● **WHAT YOU WILL DO**
Can the data below be set down again exactly, line for line?
>> Begin
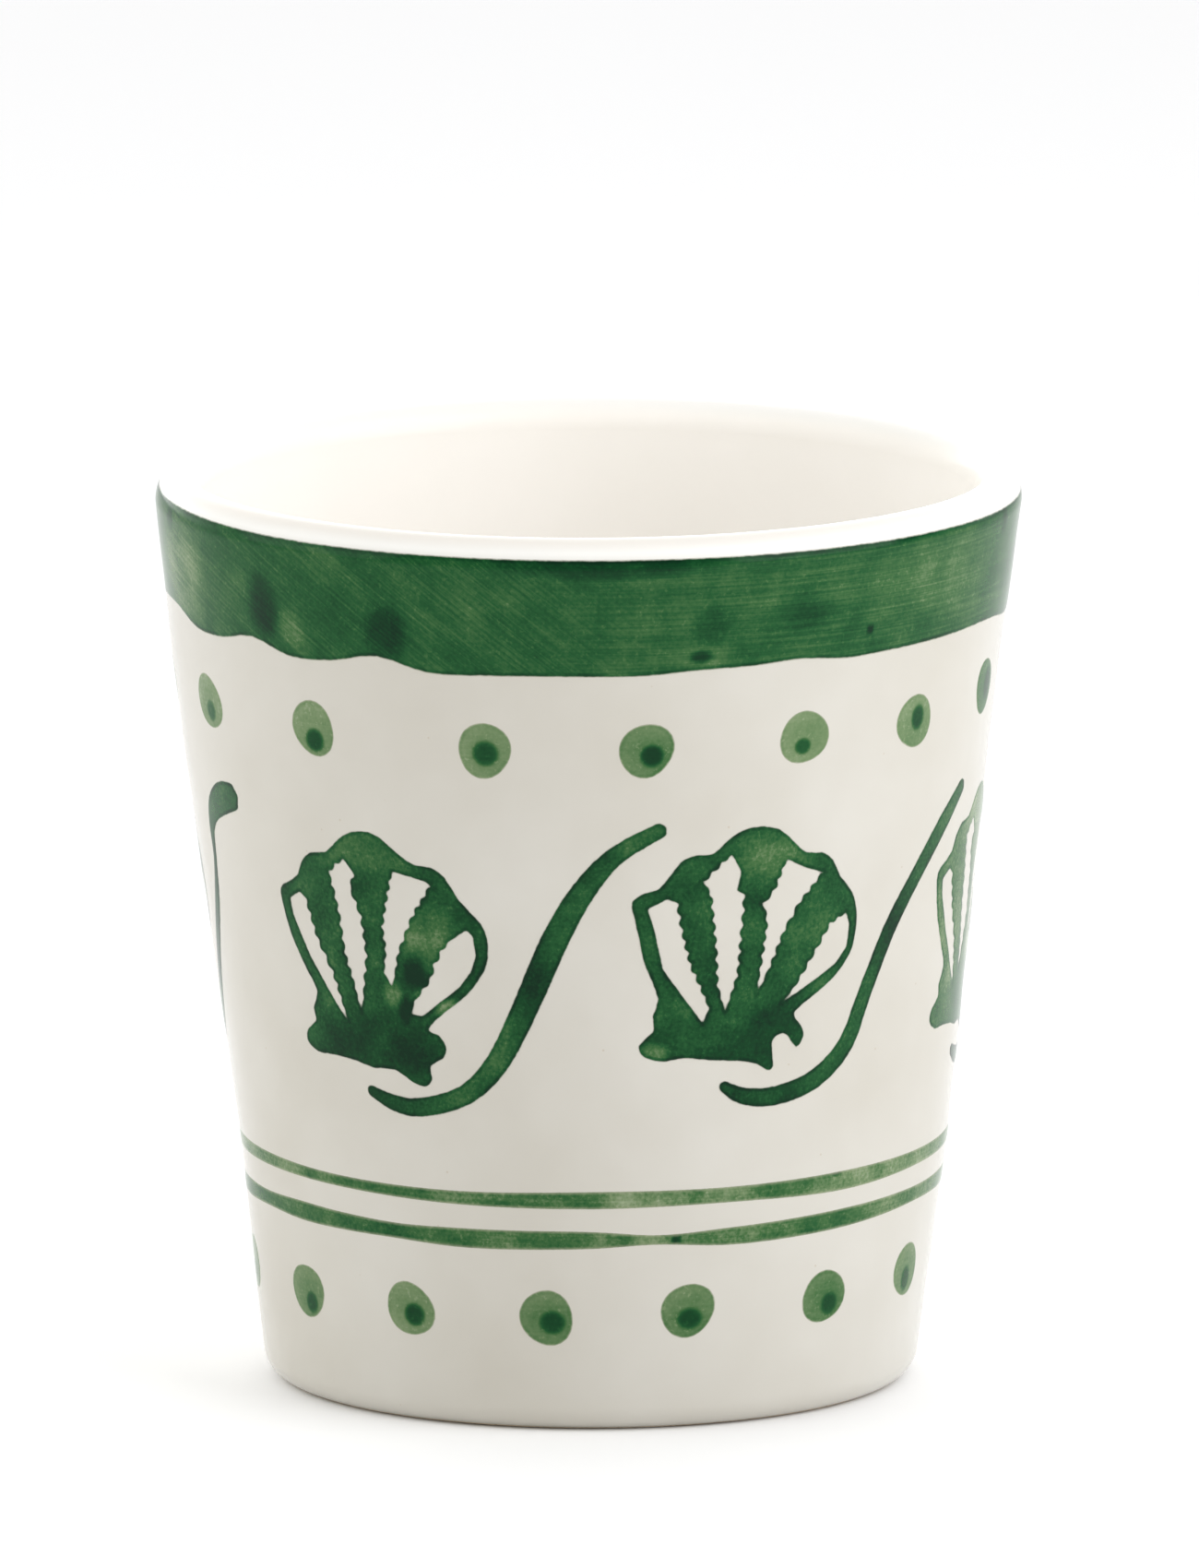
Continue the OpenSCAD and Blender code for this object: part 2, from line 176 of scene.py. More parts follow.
def mesh_piece(name, points, faces, material, **attributes):
    """A smooth mesh object from points in millimetres and four-sided faces, with its doubles
    merged, its edges over SHARP_OVER degrees sharp, and a number at each point for each attribute."""
    mesh = bpy.data.meshes.new(name)
    mesh.vertices.add(len(points))
    mesh.vertices.foreach_set("co", (points * MM).astype(np.float32).ravel())
    mesh.loops.add(faces.size)
    mesh.loops.foreach_set("vertex_index", faces.astype(np.int32).ravel())
    mesh.polygons.add(len(faces))
    mesh.polygons.foreach_set("loop_start", np.arange(0, faces.size, 4, dtype=np.int32))
    mesh.update(calc_edges=True)
    for key, values in attributes.items():
        mesh.attributes.new(key, "FLOAT", "POINT").data.foreach_set("value", values.astype(np.float32))
    work = bmesh.new()
    work.from_mesh(mesh)
    bmesh.ops.remove_doubles(work, verts=work.verts, dist=1e-8)
    work.to_mesh(mesh)
    work.free()
    mesh.shade_smooth()
    mesh.set_sharp_from_angle(angle=np.radians(SHARP_OVER))
    mesh.materials.append(material)
    piece = bpy.data.objects.new(name, mesh)
    bpy.context.scene.collection.objects.link(piece)
    return piece


def grid_faces(columns, rows, loop):
    """Faces of a grid of points that closes on itself along its columns, and along its rows too
    where they are a loop."""
    index = np.arange(columns * rows).reshape(columns, rows)
    across = np.roll(index, -1, axis=0)
    faces = np.stack([index, across, np.roll(across, -1, axis=1), np.roll(index, -1, axis=1)], axis=-1)
    return (faces if loop else faces[:, :-1]).reshape(-1, 4)


def turned(name, profile, material, loop=False):
    """A piece turned round the axis from a profile (angle, point, (r, z)) whose points run
    anticlockwise with r to the right. It starts and ends on the axis, or is a loop."""
    columns, rows = profile.shape[:2]
    points = placed(profile[..., 0], profile[..., 1], angles_round(columns))
    return mesh_piece(name, points.reshape(-1, 3), grid_faces(columns, rows, loop), material)


def linear(red, green, blue):
    """A colour of 0 to 255 as the linear colour that a shader takes."""
    c = np.array([red, green, blue]) / 255
    return (*np.where(c <= 0.04045, c / 12.92, ((c + 0.055) / 1.055) ** 2.4), 1.0)


def fed(tree, made, inputs):
    """The node with each of its named inputs set to a value or linked to a socket."""
    for key, value in inputs.items():
        if isinstance(value, bpy.types.NodeSocket):
            tree.links.new(value, made.inputs[key])
        else:
            made.inputs[key].default_value = value
    return made


def node(tree, kind, inputs=None, **settings):
    """A shader node with its settings and its inputs."""
    made = tree.nodes.new("ShaderNode" + kind)
    for key, value in settings.items():
        setattr(made, key, value)
    return fed(tree, made, inputs or {})


def sum_of(tree, first, *others):
    """Adds up numbers and sockets."""
    for other in others:
        first = node(tree, "Math", {0: first, 1: other}, operation="ADD").outputs[0]
    return first


def times(tree, a, b):
    """Multiplies two numbers or sockets."""
    return node(tree, "Math", {0: a, 1: b}, operation="MULTIPLY").outputs[0]


def eased(tree, value, start, end, low=0.0, high=1.0):
    """Goes smoothly from low, where value is start, to high, where it is end."""
    steps = {"Value": value, "From Min": start, "From Max": end, "To Min": low, "To Max": high}
    return node(tree, "MapRange", steps, interpolation_type="SMOOTHSTEP").outputs[0]


def noise(tree, place, scale, detail=2.0, spread=1.0):
    """A noise of 0 to 1 around the middle value 0.5, times spread, so that it comes out centred
    on 0."""
    made = node(tree, "TexNoise", {"Vector": place, "Scale": scale, "Detail": detail})
    centred = node(tree, "Math", {0: made.outputs["Fac"], 1: 0.5}, operation="SUBTRACT").outputs[0]
    return times(tree, centred, spread)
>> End
● **CORRECT ANSWER**
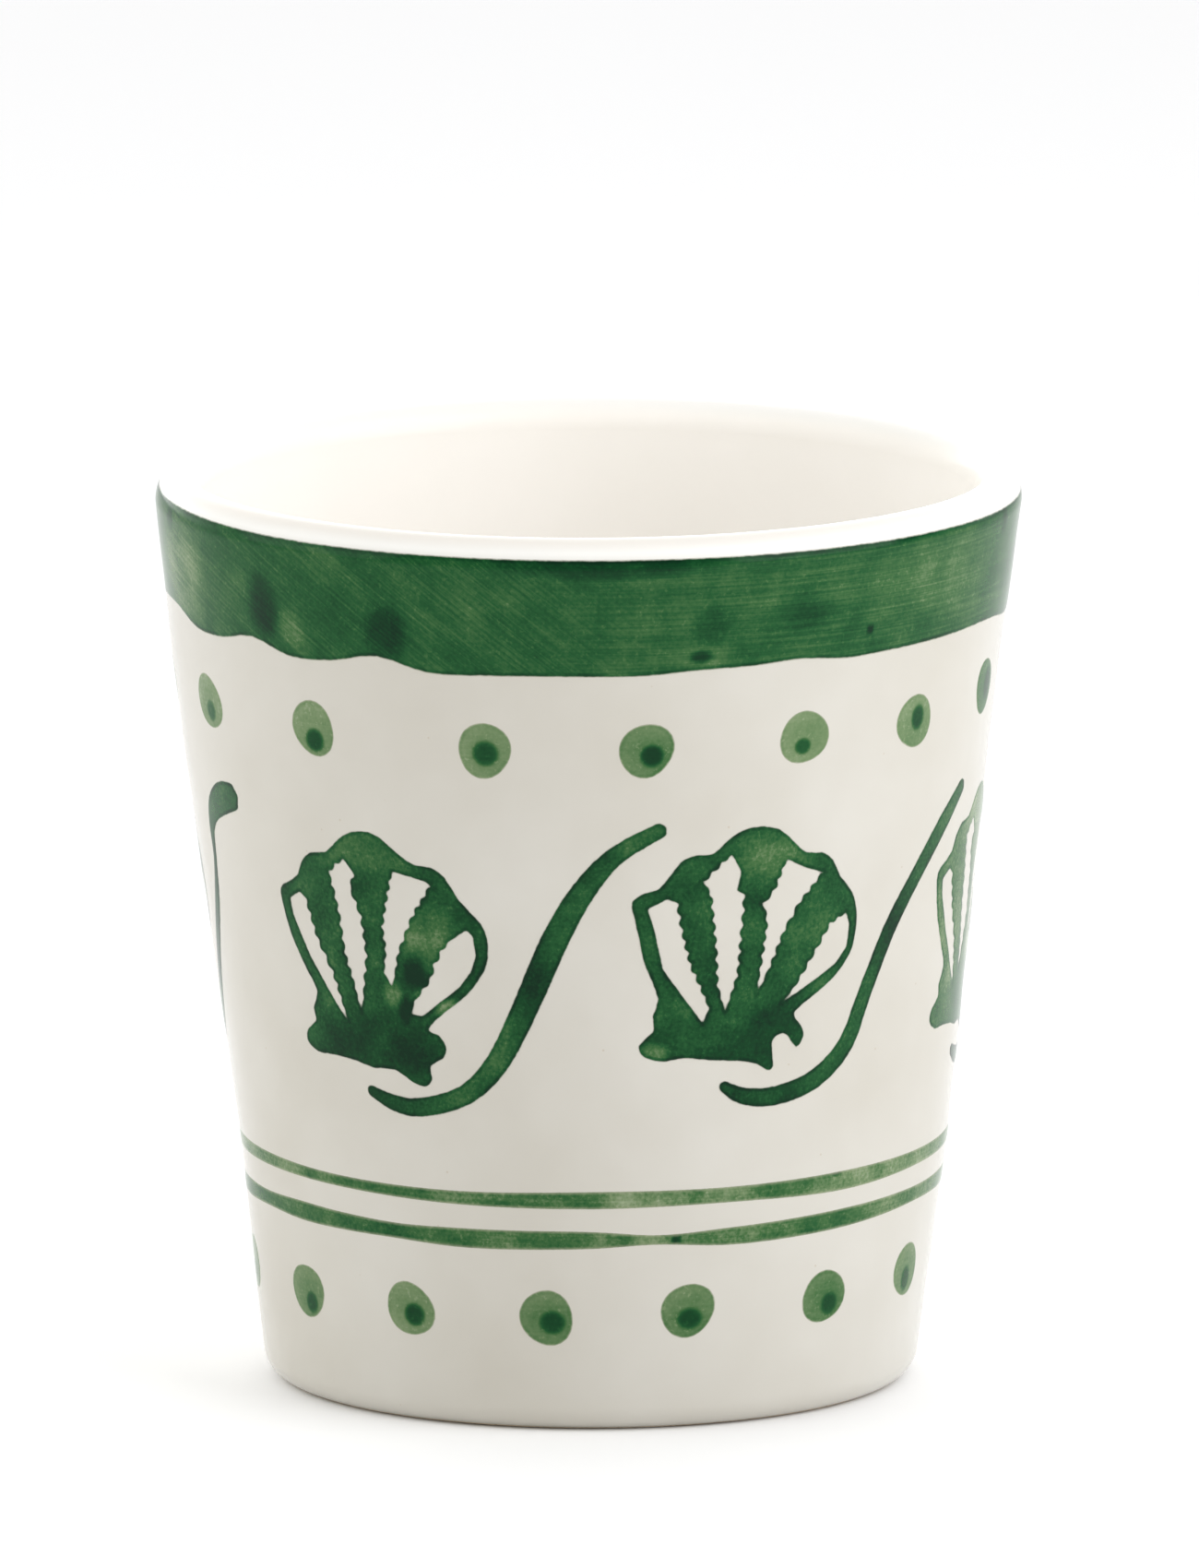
Continue the OpenSCAD and Blender code for this object: part 2, from line 176 of scene.py. More parts follow.
def mesh_piece(name, points, faces, material, **attributes):
    """A smooth mesh object from points in millimetres and four-sided faces, with its doubles
    merged, its edges over SHARP_OVER degrees sharp, and a number at each point for each attribute."""
    mesh = bpy.data.meshes.new(name)
    mesh.vertices.add(len(points))
    mesh.vertices.foreach_set("co", (points * MM).astype(np.float32).ravel())
    mesh.loops.add(faces.size)
    mesh.loops.foreach_set("vertex_index", faces.astype(np.int32).ravel())
    mesh.polygons.add(len(faces))
    mesh.polygons.foreach_set("loop_start", np.arange(0, faces.size, 4, dtype=np.int32))
    mesh.update(calc_edges=True)
    for key, values in attributes.items():
        mesh.attributes.new(key, "FLOAT", "POINT").data.foreach_set("value", values.astype(np.float32))
    work = bmesh.new()
    work.from_mesh(mesh)
    bmesh.ops.remove_doubles(work, verts=work.verts, dist=1e-8)
    work.to_mesh(mesh)
    work.free()
    mesh.shade_smooth()
    mesh.set_sharp_from_angle(angle=np.radians(SHARP_OVER))
    mesh.materials.append(material)
    piece = bpy.data.objects.new(name, mesh)
    bpy.context.scene.collection.objects.link(piece)
    return piece


def grid_faces(columns, rows, loop):
    """Faces of a grid of points that closes on itself along its columns, and along its rows too
    where they are a loop."""
    index = np.arange(columns * rows).reshape(columns, rows)
    across = np.roll(index, -1, axis=0)
    faces = np.stack([index, across, np.roll(across, -1, axis=1), np.roll(index, -1, axis=1)], axis=-1)
    return (faces if loop else faces[:, :-1]).reshape(-1, 4)


def turned(name, profile, material, loop=False):
    """A piece turned round the axis from a profile (angle, point, (r, z)) whose points run
    anticlockwise with r to the right. It starts and ends on the axis, or is a loop."""
    columns, rows = profile.shape[:2]
    points = placed(profile[..., 0], profile[..., 1], angles_round(columns))
    return mesh_piece(name, points.reshape(-1, 3), grid_faces(columns, rows, loop), material)


def linear(red, green, blue):
    """A colour of 0 to 255 as the linear colour that a shader takes."""
    c = np.array([red, green, blue]) / 255
    return (*np.where(c <= 0.04045, c / 12.92, ((c + 0.055) / 1.055) ** 2.4), 1.0)


def fed(tree, made, inputs):
    """The node with each of its named inputs set to a value or linked to a socket."""
    for key, value in inputs.items():
        if isinstance(value, bpy.types.NodeSocket):
            tree.links.new(value, made.inputs[key])
        else:
            made.inputs[key].default_value = value
    return made


def node(tree, kind, inputs=None, **settings):
    """A shader node with its settings and its inputs."""
    made = tree.nodes.new("ShaderNode" + kind)
    for key, value in settings.items():
        setattr(made, key, value)
    return fed(tree, made, inputs or {})


def sum_of(tree, first, *others):
    """Adds up numbers and sockets."""
    for other in others:
        first = node(tree, "Math", {0: first, 1: other}, operation="ADD").outputs[0]
    return first


def times(tree, a, b):
    """Multiplies two numbers or sockets."""
    return node(tree, "Math", {0: a, 1: b}, operation="MULTIPLY").outputs[0]


def eased(tree, value, start, end, low=0.0, high=1.0):
    """Goes smoothly from low, where value is start, to high, where it is end."""
    steps = {"Value": value, "From Min": start, "From Max": end, "To Min": low, "To Max": high}
    return node(tree, "MapRange", steps, interpolation_type="SMOOTHSTEP").outputs[0]


def noise(tree, place, scale, detail=2.0, spread=1.0):
    """A noise of 0 to 1 around the middle value 0.5, times spread, so that it comes out centred
    on 0."""
    made = node(tree, "TexNoise", {"Vector": place, "Scale": scale, "Detail": detail})
    centred = node(tree, "Math", {0: made.outputs["Fac"], 1: 0.5}, operation="SUBTRACT").outputs[0]
    return times(tree, centred, spread)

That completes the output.